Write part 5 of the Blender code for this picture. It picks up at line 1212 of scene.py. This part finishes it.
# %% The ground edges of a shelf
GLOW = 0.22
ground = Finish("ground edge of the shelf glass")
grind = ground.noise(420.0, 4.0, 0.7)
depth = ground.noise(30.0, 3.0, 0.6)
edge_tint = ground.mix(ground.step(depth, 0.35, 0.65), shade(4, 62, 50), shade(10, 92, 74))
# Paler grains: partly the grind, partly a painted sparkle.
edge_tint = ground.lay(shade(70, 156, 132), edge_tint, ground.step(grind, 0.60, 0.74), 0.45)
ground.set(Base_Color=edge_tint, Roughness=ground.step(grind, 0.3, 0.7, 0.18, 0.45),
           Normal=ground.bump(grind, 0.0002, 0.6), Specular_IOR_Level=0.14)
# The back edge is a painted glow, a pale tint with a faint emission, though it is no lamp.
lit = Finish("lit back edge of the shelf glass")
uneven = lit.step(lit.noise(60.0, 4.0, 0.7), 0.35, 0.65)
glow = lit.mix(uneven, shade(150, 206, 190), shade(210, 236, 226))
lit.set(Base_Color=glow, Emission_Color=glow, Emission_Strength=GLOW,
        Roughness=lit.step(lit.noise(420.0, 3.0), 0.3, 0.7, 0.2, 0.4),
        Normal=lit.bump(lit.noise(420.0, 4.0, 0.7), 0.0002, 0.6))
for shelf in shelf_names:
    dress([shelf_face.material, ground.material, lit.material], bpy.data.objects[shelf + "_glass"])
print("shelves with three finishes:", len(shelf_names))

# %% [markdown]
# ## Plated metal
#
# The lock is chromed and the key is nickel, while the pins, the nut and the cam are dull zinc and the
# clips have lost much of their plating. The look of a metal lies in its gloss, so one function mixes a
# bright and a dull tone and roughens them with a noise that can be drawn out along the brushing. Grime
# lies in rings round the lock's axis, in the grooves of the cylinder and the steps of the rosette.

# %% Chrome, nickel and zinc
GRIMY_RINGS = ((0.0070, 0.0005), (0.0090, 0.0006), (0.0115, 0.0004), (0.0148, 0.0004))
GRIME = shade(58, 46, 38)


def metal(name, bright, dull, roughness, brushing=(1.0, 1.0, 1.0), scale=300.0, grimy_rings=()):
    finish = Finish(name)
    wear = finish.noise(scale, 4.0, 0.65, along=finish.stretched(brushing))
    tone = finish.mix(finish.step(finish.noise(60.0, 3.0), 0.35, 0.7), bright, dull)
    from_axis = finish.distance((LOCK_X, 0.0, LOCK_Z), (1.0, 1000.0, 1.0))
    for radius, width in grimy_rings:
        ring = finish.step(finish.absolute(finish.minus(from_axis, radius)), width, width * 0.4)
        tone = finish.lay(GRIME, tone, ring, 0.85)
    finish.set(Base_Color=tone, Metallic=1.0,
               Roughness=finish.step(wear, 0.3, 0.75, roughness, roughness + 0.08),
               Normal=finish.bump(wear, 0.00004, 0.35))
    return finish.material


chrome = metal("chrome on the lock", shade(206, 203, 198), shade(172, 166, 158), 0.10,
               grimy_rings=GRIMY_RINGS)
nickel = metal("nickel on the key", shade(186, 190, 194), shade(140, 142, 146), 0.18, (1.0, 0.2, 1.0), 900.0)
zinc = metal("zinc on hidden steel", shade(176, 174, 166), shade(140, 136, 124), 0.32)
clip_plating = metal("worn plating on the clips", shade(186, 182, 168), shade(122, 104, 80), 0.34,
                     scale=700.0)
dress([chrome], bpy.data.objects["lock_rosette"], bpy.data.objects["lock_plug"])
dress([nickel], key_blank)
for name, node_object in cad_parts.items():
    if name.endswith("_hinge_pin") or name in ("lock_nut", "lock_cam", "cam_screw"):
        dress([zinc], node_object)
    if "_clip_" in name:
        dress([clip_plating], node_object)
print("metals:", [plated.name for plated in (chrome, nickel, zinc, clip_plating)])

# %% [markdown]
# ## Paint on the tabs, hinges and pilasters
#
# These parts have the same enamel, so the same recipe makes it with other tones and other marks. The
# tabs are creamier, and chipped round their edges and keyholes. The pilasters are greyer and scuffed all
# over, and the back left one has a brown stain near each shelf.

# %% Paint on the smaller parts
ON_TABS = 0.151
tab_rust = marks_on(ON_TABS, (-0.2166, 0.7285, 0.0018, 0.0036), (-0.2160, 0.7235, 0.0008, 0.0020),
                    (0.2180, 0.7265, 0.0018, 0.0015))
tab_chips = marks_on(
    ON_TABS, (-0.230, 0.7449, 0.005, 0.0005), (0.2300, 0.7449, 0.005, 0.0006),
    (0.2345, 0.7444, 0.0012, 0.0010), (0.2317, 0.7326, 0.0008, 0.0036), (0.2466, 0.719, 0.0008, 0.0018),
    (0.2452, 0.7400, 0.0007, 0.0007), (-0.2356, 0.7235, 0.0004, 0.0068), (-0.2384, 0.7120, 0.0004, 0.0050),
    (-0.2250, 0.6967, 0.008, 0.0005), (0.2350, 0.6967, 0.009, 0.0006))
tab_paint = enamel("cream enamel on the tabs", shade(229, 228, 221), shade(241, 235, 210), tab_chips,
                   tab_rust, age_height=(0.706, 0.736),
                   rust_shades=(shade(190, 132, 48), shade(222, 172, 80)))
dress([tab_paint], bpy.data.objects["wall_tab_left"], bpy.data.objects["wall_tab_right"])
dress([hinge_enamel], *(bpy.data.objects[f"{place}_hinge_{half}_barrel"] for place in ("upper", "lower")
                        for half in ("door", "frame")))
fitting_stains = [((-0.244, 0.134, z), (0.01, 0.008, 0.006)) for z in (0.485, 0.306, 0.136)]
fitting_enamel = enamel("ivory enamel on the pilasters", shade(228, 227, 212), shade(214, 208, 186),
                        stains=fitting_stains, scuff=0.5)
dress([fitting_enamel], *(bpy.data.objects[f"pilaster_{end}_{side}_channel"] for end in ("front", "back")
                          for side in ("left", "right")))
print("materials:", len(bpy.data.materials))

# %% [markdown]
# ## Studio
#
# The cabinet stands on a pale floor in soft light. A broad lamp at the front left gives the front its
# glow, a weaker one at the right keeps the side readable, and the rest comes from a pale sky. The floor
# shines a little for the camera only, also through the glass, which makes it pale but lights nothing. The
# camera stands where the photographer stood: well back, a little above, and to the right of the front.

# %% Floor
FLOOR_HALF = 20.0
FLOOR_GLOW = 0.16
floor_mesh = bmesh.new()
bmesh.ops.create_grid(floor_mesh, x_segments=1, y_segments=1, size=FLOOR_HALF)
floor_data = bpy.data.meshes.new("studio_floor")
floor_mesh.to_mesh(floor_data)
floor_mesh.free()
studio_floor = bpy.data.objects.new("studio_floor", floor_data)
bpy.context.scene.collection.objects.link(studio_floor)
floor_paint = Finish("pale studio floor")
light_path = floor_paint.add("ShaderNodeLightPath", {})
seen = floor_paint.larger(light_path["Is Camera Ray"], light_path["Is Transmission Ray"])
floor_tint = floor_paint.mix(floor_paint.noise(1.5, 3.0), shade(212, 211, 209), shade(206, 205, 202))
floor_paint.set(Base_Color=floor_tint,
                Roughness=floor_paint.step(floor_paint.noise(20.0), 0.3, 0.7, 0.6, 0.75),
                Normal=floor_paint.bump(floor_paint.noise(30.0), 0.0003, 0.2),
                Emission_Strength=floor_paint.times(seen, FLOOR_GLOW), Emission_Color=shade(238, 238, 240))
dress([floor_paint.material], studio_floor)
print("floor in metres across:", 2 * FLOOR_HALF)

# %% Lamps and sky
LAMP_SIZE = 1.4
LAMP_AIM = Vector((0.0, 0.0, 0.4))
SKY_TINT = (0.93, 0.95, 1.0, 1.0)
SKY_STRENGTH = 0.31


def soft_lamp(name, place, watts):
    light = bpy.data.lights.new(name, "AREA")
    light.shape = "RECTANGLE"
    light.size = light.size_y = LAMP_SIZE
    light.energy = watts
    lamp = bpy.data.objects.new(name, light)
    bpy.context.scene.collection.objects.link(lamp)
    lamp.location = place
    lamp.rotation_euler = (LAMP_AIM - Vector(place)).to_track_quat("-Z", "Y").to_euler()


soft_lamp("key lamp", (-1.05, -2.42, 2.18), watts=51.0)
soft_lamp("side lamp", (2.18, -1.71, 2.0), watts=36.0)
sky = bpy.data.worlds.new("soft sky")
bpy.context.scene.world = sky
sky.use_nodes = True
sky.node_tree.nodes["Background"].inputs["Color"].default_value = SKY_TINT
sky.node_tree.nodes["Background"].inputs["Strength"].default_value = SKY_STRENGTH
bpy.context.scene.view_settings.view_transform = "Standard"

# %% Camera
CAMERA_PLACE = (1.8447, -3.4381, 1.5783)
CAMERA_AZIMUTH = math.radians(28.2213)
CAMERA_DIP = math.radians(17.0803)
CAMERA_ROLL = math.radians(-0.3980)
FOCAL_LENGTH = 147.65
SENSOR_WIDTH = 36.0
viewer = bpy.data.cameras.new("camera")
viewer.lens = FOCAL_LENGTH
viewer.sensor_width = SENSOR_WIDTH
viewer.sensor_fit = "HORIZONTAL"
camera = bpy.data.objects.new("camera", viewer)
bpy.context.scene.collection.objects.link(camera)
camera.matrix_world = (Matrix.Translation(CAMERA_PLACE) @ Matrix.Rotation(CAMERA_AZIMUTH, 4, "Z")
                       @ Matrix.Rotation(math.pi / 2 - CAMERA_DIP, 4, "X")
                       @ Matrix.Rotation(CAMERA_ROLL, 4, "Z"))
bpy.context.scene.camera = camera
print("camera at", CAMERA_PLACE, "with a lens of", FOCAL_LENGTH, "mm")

━━━━━━━━━━━━━━━━━━━━

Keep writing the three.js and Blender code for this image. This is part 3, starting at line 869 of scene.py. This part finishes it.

━━━━━━━━━━━━━━━━━━━━

- **DIRECTIONS FOR THIS TASK**
Looking at the data above, return every line from the one with "Write part 5" down to the one with "# lies in rings", exactly and inclusively.

- **WRITTEN RESPONSE**
Write part 5 of the Blender code for this picture. It picks up at line 1212 of scene.py. This part finishes it.
# %% The ground edges of a shelf
GLOW = 0.22
ground = Finish("ground edge of the shelf glass")
grind = ground.noise(420.0, 4.0, 0.7)
depth = ground.noise(30.0, 3.0, 0.6)
edge_tint = ground.mix(ground.step(depth, 0.35, 0.65), shade(4, 62, 50), shade(10, 92, 74))
# Paler grains: partly the grind, partly a painted sparkle.
edge_tint = ground.lay(shade(70, 156, 132), edge_tint, ground.step(grind, 0.60, 0.74), 0.45)
ground.set(Base_Color=edge_tint, Roughness=ground.step(grind, 0.3, 0.7, 0.18, 0.45),
           Normal=ground.bump(grind, 0.0002, 0.6), Specular_IOR_Level=0.14)
# The back edge is a painted glow, a pale tint with a faint emission, though it is no lamp.
lit = Finish("lit back edge of the shelf glass")
uneven = lit.step(lit.noise(60.0, 4.0, 0.7), 0.35, 0.65)
glow = lit.mix(uneven, shade(150, 206, 190), shade(210, 236, 226))
lit.set(Base_Color=glow, Emission_Color=glow, Emission_Strength=GLOW,
        Roughness=lit.step(lit.noise(420.0, 3.0), 0.3, 0.7, 0.2, 0.4),
        Normal=lit.bump(lit.noise(420.0, 4.0, 0.7), 0.0002, 0.6))
for shelf in shelf_names:
    dress([shelf_face.material, ground.material, lit.material], bpy.data.objects[shelf + "_glass"])
print("shelves with three finishes:", len(shelf_names))

# %% [markdown]
# ## Plated metal
#
# The lock is chromed and the key is nickel, while the pins, the nut and the cam are dull zinc and the
# clips have lost much of their plating. The look of a metal lies in its gloss, so one function mixes a
# bright and a dull tone and roughens them with a noise that can be drawn out along the brushing. Grime
# lies in rings round the lock's axis, in the grooves of the cylinder and the steps of the rosette.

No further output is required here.